─── LISTING

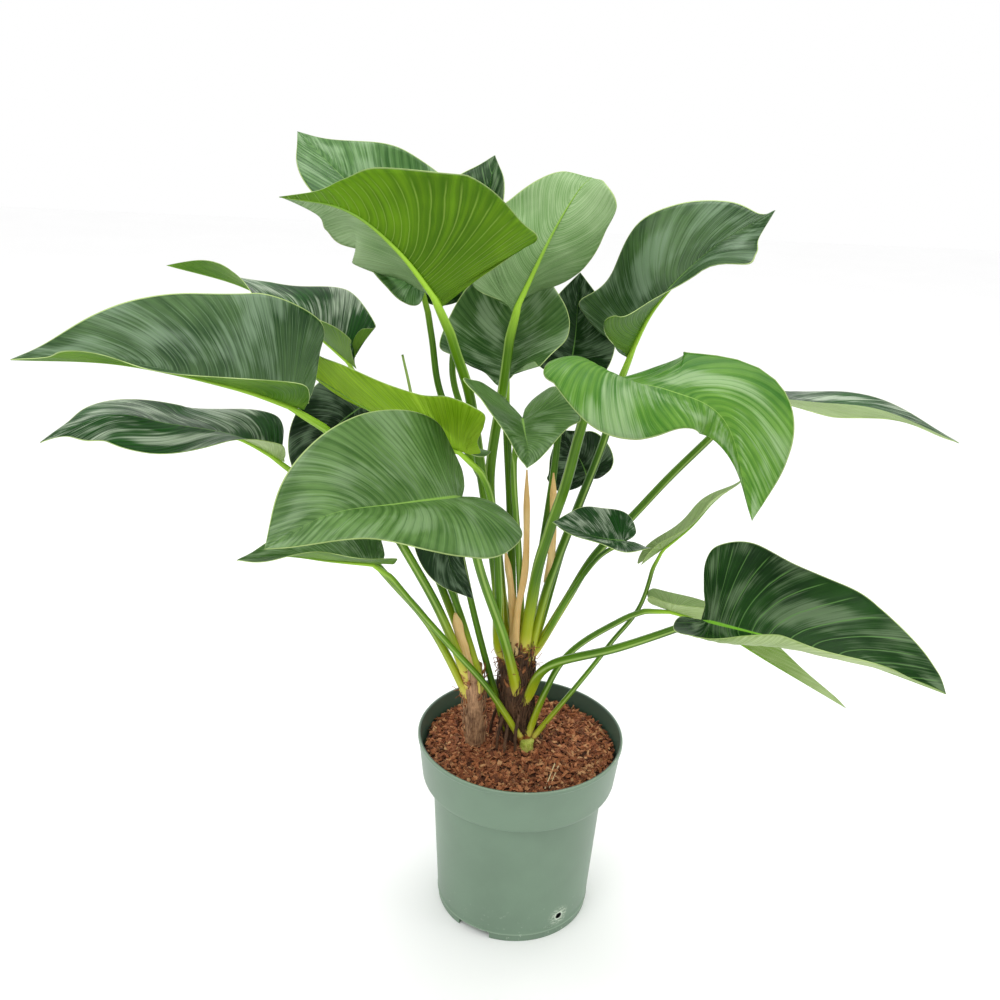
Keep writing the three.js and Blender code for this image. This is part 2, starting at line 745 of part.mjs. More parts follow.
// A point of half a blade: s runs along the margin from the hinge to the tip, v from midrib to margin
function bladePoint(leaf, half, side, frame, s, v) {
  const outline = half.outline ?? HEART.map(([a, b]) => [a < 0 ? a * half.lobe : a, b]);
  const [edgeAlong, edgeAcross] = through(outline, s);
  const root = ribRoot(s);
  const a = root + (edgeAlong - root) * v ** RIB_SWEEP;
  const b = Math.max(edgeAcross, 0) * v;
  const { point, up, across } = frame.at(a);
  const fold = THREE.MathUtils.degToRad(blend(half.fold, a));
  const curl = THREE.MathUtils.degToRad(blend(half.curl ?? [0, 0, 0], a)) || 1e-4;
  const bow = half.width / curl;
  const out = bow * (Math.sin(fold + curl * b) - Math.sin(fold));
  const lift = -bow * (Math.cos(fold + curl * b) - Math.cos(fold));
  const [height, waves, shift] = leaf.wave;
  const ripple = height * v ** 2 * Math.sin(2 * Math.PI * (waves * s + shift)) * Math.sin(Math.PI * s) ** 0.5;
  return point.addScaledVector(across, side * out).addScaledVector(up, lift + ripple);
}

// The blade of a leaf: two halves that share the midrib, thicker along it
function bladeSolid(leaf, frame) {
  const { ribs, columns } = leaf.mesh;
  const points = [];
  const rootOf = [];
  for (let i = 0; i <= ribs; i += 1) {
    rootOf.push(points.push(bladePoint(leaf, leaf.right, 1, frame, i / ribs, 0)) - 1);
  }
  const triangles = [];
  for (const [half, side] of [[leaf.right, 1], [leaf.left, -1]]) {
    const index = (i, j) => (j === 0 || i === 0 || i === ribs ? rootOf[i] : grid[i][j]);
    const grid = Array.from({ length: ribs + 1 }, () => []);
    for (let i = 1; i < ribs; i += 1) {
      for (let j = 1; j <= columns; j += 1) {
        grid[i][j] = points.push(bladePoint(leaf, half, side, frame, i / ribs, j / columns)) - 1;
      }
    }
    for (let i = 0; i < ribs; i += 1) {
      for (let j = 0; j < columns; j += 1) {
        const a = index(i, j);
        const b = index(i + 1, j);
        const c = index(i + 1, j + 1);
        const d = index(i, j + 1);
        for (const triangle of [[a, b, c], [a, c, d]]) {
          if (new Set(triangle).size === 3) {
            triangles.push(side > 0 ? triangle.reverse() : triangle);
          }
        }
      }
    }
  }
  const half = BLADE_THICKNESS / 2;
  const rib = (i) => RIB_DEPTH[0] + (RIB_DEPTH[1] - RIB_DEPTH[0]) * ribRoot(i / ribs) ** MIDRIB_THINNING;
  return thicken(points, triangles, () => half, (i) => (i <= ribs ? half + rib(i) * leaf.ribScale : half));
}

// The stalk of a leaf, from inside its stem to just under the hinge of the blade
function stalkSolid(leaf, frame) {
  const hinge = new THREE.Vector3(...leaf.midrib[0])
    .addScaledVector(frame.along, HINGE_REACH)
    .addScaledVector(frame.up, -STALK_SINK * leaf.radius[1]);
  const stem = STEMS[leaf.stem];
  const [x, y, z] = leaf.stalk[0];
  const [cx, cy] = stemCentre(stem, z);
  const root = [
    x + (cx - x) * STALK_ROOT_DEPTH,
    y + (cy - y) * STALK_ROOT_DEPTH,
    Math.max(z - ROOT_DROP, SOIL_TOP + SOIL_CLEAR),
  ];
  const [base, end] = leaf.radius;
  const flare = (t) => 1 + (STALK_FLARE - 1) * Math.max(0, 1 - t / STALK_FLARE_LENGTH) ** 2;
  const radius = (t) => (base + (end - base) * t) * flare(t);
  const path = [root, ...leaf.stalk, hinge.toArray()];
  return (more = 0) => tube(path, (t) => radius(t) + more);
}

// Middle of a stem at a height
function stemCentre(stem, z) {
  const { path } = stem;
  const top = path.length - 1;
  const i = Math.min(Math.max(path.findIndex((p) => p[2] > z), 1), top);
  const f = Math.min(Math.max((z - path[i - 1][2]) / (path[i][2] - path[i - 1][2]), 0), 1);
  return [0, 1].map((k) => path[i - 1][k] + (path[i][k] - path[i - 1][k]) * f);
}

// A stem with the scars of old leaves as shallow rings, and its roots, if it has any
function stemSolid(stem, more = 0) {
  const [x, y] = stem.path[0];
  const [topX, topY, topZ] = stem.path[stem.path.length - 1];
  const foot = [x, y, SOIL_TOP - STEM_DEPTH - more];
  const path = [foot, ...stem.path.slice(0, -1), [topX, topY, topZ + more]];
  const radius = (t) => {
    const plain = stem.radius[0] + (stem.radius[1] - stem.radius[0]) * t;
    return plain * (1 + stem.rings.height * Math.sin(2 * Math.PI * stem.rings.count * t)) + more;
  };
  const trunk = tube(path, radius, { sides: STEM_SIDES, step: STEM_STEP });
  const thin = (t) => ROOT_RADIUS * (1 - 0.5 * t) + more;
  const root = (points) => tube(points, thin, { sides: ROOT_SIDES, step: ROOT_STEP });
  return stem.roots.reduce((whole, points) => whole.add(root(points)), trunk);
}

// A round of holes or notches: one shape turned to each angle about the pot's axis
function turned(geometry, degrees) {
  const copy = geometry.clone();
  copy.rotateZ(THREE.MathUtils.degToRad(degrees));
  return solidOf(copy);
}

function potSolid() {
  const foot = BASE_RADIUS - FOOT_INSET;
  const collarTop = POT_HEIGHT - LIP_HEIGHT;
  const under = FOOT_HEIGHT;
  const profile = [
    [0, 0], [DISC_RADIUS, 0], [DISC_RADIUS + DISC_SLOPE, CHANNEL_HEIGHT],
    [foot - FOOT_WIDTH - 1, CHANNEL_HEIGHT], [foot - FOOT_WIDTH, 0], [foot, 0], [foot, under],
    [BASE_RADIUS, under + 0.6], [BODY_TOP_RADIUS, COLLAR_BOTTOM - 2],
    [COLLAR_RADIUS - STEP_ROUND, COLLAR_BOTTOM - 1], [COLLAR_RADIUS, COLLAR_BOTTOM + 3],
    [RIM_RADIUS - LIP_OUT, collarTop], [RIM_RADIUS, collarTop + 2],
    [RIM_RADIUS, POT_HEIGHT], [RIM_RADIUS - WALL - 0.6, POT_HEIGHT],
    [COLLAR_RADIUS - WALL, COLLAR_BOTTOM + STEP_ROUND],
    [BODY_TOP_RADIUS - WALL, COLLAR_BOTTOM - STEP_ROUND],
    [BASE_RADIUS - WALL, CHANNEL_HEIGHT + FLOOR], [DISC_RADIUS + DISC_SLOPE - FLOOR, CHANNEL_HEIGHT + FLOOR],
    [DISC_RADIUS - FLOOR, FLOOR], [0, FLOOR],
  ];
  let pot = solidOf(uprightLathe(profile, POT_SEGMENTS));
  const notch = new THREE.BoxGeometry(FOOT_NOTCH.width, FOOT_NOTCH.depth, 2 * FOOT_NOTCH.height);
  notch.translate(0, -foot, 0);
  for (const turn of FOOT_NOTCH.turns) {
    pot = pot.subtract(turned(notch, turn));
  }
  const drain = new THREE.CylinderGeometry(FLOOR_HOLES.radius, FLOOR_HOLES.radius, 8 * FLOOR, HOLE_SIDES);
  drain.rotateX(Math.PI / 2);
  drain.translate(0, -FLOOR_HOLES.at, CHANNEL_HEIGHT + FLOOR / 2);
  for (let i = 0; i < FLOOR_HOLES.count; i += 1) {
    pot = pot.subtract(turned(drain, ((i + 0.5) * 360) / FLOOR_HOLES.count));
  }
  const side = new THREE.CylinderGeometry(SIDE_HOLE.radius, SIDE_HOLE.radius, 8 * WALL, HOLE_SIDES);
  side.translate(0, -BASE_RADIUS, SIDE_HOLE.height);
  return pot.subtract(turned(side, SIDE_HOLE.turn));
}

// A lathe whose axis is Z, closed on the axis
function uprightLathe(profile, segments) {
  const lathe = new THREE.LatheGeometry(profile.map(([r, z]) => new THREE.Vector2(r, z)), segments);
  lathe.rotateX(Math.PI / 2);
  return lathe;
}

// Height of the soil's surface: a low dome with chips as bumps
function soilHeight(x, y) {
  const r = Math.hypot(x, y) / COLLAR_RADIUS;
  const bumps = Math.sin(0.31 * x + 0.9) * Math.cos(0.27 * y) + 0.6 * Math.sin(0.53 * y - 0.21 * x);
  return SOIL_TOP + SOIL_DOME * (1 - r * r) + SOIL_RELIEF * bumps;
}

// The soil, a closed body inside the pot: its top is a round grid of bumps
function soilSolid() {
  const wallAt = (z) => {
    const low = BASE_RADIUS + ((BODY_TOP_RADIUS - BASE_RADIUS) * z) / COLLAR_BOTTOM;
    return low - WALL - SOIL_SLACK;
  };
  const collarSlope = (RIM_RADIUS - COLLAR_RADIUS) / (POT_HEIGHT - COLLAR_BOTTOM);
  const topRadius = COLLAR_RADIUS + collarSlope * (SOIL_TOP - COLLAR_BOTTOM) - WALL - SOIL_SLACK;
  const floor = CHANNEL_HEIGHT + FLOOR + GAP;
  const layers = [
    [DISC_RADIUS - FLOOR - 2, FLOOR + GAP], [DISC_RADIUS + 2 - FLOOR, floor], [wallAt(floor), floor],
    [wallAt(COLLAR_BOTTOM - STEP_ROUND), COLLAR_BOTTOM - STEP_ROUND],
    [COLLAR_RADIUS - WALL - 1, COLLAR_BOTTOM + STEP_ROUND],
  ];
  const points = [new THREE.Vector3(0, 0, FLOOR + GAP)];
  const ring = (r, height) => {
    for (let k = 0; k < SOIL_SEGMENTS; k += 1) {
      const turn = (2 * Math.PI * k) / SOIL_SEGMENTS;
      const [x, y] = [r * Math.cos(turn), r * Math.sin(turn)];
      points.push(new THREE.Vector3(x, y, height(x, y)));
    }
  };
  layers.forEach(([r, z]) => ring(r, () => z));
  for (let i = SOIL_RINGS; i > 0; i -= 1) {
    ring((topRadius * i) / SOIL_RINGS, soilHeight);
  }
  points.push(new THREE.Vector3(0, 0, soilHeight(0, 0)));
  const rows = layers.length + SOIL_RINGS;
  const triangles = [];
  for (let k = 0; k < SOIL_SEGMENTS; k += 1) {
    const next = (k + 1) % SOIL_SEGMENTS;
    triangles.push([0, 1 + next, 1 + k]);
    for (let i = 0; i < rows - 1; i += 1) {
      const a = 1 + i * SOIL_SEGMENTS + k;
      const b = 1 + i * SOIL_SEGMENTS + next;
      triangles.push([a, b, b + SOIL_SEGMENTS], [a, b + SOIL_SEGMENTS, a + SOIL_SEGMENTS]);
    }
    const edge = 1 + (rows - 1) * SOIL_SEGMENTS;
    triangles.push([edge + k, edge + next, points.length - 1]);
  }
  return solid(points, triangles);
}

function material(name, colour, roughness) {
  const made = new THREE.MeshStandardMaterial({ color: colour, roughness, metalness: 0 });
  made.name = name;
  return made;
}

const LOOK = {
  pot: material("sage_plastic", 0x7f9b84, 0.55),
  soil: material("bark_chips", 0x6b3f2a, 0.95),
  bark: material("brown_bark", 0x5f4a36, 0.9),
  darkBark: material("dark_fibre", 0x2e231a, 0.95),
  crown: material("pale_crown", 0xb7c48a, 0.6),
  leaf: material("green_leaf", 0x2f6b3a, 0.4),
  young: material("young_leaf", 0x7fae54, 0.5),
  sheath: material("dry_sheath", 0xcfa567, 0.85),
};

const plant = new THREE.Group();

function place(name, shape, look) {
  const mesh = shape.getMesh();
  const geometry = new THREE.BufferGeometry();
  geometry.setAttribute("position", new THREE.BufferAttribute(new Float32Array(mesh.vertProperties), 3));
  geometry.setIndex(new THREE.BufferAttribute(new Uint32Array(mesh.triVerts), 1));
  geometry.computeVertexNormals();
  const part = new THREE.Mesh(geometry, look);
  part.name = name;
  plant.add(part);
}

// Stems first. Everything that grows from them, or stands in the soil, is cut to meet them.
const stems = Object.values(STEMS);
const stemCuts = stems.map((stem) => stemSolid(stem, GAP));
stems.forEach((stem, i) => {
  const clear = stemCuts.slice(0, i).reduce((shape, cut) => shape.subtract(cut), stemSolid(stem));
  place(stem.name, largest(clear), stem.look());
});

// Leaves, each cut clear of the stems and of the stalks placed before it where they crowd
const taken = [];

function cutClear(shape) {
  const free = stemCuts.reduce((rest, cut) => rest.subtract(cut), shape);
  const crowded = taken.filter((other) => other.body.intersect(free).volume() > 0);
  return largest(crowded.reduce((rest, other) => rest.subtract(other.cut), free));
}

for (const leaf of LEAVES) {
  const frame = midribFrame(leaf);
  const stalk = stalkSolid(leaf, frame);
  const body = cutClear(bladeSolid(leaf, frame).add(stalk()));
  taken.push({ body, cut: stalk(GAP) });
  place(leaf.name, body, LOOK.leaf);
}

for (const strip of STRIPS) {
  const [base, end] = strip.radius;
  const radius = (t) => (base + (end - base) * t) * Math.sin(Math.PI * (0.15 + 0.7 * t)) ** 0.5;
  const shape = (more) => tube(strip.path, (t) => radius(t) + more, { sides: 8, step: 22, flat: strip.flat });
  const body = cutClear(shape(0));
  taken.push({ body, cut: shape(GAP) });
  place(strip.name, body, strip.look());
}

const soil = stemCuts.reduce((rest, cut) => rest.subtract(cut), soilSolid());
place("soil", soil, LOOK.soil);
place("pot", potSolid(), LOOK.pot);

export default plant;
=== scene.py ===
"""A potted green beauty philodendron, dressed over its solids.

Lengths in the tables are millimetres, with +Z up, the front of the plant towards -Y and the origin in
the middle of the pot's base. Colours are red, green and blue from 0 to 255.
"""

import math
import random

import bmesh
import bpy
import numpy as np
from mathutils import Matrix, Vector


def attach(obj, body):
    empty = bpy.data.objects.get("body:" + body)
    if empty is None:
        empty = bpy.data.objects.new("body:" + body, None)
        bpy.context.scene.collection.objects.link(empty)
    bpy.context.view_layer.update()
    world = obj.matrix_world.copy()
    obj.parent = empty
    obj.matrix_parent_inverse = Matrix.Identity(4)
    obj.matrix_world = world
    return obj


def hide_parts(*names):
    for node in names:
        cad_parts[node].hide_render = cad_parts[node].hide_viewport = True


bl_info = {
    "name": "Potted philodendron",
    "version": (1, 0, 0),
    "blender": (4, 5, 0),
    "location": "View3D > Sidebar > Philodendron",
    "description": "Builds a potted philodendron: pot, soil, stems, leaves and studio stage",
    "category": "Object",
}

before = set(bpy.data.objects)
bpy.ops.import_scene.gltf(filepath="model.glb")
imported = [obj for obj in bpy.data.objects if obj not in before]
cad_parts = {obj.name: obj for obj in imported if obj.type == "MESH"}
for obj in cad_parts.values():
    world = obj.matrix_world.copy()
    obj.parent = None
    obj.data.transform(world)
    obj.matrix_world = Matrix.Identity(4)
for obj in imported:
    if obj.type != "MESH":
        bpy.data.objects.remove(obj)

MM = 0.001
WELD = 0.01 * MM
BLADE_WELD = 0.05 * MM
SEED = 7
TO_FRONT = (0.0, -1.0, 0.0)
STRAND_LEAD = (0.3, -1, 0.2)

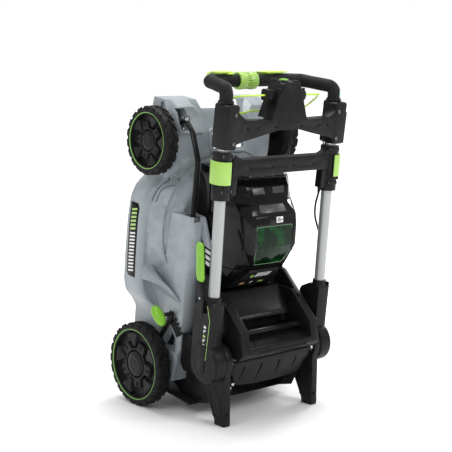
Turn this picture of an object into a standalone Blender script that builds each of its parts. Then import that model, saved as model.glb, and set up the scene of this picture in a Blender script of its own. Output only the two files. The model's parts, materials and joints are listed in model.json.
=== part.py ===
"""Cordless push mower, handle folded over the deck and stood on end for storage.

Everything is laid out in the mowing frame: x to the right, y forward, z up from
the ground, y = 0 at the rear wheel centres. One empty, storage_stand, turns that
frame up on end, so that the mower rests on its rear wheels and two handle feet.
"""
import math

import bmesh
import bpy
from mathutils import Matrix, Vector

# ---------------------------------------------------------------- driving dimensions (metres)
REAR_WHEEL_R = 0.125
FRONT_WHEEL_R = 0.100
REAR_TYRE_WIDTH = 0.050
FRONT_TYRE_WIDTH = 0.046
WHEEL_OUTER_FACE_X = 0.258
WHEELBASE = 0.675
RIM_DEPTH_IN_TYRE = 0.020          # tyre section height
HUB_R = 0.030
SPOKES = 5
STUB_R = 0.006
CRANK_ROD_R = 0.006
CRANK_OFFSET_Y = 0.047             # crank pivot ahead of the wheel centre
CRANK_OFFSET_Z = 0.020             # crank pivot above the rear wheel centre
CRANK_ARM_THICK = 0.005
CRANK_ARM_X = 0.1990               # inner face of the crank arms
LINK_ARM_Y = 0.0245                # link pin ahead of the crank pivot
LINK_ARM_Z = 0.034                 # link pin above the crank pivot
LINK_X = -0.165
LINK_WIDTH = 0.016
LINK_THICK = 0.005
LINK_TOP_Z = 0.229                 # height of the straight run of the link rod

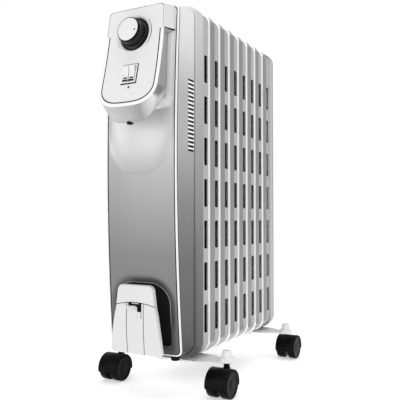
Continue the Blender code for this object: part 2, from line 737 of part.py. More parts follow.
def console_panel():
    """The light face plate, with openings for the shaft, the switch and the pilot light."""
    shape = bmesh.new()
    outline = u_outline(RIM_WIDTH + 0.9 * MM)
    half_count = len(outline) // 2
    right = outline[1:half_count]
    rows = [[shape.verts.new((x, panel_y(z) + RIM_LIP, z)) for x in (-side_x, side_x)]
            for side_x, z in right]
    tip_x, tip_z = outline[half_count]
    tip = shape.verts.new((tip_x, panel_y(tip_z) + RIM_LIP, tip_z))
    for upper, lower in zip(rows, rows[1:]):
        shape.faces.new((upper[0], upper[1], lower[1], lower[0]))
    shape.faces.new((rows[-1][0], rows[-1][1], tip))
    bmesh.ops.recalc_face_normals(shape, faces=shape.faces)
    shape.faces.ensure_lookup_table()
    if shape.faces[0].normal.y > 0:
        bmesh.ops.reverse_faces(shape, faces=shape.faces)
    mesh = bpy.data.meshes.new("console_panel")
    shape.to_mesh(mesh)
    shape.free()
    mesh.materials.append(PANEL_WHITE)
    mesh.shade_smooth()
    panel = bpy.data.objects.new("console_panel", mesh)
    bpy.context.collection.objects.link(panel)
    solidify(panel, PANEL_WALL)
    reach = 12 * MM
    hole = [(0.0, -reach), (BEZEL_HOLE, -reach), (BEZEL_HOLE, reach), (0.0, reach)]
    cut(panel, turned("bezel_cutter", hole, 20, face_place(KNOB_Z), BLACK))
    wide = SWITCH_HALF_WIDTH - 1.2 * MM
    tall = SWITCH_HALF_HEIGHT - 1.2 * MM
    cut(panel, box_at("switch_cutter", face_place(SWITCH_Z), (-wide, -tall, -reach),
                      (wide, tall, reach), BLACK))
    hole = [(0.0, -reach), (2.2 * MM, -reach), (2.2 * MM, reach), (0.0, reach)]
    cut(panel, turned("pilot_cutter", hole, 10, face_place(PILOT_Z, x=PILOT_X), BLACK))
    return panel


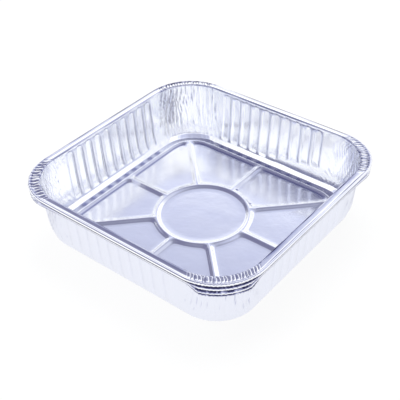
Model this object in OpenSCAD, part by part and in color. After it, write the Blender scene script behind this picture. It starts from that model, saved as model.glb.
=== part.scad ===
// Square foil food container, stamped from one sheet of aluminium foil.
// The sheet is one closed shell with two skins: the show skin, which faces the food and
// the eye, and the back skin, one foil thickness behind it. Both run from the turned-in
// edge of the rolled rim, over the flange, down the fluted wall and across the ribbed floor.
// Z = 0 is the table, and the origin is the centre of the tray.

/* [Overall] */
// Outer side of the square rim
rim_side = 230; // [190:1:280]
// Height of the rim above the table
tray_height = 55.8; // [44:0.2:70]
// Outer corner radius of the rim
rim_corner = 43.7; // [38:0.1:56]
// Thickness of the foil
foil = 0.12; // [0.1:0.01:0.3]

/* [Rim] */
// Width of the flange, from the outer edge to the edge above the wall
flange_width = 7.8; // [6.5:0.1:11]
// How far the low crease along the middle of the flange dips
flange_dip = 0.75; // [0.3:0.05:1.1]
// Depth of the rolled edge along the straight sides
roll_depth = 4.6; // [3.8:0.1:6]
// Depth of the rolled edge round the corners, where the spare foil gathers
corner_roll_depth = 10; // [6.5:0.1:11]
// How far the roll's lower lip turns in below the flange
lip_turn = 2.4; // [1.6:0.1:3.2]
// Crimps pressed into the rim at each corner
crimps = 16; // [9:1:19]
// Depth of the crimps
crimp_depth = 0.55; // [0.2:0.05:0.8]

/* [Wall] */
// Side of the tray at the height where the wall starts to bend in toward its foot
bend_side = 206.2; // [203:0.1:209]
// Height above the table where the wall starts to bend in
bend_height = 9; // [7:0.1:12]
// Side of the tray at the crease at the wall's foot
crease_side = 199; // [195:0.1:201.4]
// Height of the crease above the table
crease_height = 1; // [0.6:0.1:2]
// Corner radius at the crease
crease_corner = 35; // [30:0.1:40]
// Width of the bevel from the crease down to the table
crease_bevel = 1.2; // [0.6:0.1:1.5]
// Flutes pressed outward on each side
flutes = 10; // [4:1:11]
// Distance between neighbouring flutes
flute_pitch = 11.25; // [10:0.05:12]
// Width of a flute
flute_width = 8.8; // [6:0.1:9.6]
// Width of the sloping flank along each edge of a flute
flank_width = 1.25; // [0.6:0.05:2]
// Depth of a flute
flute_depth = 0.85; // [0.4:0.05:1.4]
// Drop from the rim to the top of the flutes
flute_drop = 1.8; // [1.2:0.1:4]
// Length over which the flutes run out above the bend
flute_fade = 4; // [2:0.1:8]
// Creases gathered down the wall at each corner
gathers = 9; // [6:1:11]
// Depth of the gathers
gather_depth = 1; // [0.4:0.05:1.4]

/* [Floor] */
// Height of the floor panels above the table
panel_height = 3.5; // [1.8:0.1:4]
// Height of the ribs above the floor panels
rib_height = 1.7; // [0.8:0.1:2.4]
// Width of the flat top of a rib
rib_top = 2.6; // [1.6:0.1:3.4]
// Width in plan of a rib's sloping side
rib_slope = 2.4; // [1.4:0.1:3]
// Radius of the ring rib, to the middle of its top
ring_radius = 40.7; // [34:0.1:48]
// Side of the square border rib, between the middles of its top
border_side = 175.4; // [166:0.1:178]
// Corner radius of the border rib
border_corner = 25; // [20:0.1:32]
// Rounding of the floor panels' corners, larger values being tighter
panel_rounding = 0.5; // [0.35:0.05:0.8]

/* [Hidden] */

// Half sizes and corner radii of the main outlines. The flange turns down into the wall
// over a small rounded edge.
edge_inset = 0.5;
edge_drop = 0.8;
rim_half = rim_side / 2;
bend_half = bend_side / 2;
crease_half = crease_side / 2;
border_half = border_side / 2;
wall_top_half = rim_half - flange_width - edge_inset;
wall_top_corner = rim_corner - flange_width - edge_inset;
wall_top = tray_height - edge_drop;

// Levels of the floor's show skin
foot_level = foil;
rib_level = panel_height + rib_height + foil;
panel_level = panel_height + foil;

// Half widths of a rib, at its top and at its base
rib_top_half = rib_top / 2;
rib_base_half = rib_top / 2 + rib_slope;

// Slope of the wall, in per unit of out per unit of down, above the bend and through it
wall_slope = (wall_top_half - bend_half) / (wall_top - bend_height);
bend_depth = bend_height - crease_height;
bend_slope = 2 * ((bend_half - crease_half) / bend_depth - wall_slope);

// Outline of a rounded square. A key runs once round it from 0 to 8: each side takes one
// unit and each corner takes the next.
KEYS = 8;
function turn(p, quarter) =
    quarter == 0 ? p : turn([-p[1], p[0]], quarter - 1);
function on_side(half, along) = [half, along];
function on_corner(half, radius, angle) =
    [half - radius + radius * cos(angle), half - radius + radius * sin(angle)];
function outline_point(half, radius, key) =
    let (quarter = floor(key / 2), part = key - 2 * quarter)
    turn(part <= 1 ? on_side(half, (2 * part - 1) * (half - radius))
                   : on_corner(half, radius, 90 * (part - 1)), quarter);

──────

** WHAT THE EXERCISE ASKS **
Extract, word for word, every line beginning with the one that holds "cad_parts[node].hide_render = cad_parts[node].hide_viewport" and concluding with the one that holds "obj.data.transform(world)". Include both of those lines.

** ANSWER TO THIS PROBLEM **
        cad_parts[node].hide_render = cad_parts[node].hide_viewport = True


bl_info = {
    "name": "Potted philodendron",
    "version": (1, 0, 0),
    "blender": (4, 5, 0),
    "location": "View3D > Sidebar > Philodendron",
    "description": "Builds a potted philodendron: pot, soil, stems, leaves and studio stage",
    "category": "Object",
}

before = set(bpy.data.objects)
bpy.ops.import_scene.gltf(filepath="model.glb")
imported = [obj for obj in bpy.data.objects if obj not in before]
cad_parts = {obj.name: obj for obj in imported if obj.type == "MESH"}
for obj in cad_parts.values():
    world = obj.matrix_world.copy()
    obj.parent = None
    obj.data.transform(world)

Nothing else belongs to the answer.